Required task
Repeat exactly, please, the lines that begin at the start of the listing and end at the line holding "# +Z runs up".

Supplied data
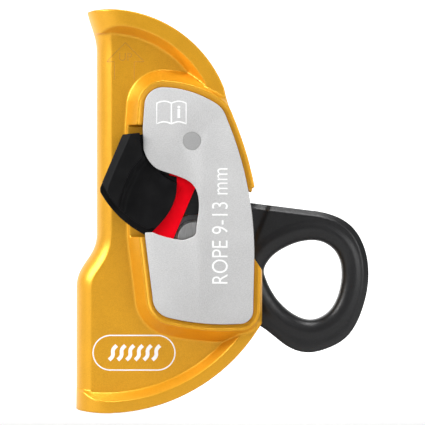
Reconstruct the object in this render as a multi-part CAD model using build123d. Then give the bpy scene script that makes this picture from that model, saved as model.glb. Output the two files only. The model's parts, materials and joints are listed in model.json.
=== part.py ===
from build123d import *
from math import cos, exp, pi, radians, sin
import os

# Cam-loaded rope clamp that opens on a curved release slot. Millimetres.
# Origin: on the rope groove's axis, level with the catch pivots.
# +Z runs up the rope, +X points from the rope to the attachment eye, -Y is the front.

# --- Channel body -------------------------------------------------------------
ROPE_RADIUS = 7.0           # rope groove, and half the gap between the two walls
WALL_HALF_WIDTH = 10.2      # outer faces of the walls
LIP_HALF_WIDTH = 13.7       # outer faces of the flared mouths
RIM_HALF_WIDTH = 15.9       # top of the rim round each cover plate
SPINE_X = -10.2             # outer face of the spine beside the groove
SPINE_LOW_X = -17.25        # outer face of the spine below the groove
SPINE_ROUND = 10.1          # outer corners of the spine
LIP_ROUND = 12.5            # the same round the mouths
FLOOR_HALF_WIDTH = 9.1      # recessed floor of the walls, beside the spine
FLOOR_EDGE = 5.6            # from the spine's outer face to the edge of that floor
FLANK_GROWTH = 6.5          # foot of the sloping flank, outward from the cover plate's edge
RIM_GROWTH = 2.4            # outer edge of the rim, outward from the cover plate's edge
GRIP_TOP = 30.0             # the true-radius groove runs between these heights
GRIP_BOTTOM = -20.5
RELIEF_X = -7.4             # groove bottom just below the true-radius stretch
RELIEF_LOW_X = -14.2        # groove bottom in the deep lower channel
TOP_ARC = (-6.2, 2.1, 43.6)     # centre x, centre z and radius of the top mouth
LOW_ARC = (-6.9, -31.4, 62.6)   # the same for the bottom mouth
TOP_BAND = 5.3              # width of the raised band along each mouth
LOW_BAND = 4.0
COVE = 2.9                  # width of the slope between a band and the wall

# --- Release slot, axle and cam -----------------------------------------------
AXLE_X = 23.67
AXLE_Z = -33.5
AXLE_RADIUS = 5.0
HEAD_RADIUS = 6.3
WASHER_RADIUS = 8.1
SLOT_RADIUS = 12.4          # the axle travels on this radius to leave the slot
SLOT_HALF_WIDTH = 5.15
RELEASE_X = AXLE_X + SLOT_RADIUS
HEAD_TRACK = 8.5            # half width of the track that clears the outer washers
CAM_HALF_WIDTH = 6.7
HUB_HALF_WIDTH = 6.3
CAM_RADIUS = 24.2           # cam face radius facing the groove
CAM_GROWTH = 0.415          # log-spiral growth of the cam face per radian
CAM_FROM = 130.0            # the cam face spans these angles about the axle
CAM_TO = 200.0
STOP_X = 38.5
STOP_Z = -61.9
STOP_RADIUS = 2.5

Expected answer
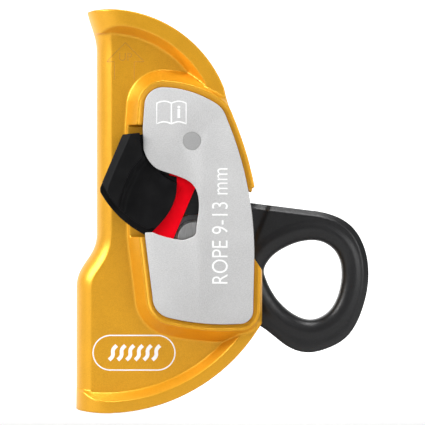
Reconstruct the object in this render as a multi-part CAD model using build123d. Then give the bpy scene script that makes this picture from that model, saved as model.glb. Output the two files only. The model's parts, materials and joints are listed in model.json.
=== part.py ===
from build123d import *
from math import cos, exp, pi, radians, sin
import os

# Cam-loaded rope clamp that opens on a curved release slot. Millimetres.
# Origin: on the rope groove's axis, level with the catch pivots.
# +Z runs up the rope, +X points from the rope to the attachment eye, -Y is the front.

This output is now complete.